LOVED by many, hated by some, the iconic Bury black pudding has been produced in the town for over 200 years and is enjoyed across the globe.

Here are ten top facts about Bury black pudding:

1. Mention of the savoury foodstuff was first recorded in 800BC in Homer's Odyssey in the line: “We’ve got these goat paunches on the fire, stuffed with fat and blood, ready for supper.”

2. The oldest detailed black pudding recipe is thought to come from the Apicius ­— a collection of Roman cookery recipes compiled during the late fourth and fifth centuries AD. The technique uses lengths of intestine, rather than stomach, as the container; and contains chopped hard-boiled egg yolks, pine kernels, onions, and leeks.

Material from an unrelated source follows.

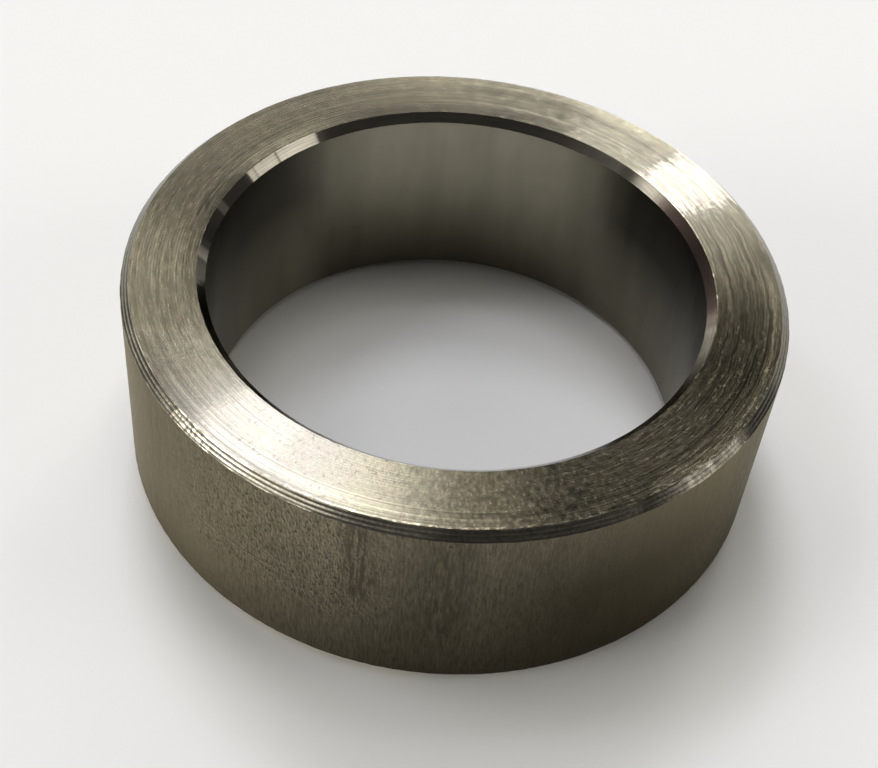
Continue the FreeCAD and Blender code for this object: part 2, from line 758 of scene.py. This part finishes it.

3. Black pudding making was common in the middle ages when even relatively poor families would often own a pig. When slaughtered, the pigs blood would be blended with minced onions, diced fat, ginger, cloves, pepper and stuffed into lengths of intestine.

4. Black pudding was enjoyed by rich and poor and was even fit for royalty. Extravagant breakfast banquets held by King Henry VIII at Hampton Court notably included the foodstuff on the menu.

5. By the 17th century consumption of black pudding had become an extremely controversial subject. One such early modern objector was famous physicist and polymath Isaac Newton who is alleged to have abstained from eating the pudding on account of an Old Testament prohibition against eating blood.

6. Although it is now synonymous with the town, historians believe the first Bury black pudding was made at Casewell's Pudding Shop on Union Street, in 1810.

7. Marag Dubh ­is the Scots Gaelic name of a Highland black pudding variant first made by Stornoway crofters who had to ensure every part of the small number of livestock they kept was utilised to the full.

8. If you thought you loved black pudding your appreciation comes nowhere near to that of a trans-European black pudding appreciation society. Known as The Confrerie des Chevaliers du Goute Boudin, or Brotherhood of the Knights of the Black Pudding, the group host an annual competition at Mortagne au Perche in the Orne, France. First held in 1963, the contest invites pudding producers from all over the world to submit their latest sausage creations.

9. If culinary creativity isn't your forte then you can try your hand at the annual World Black Pudding Throwing Championships, held in Ramsbottom. The competition requires contestants to throw black puddings at a six metre high platform balancing Yorkshire puddings, with the aim of knocking off as many as possible. The story behind the event harks back to an incident during the Wars of the Roses in the 1400s, when according to legend the opposing Lancastrian and Yorkist houses ran out of ammunition and threw food at each other.

10. Black pudding is actually a very healthy dish. It is packed with protein, iron and zinc; essentially carb-free and has few calories ­— especially when compared with other types of sausage.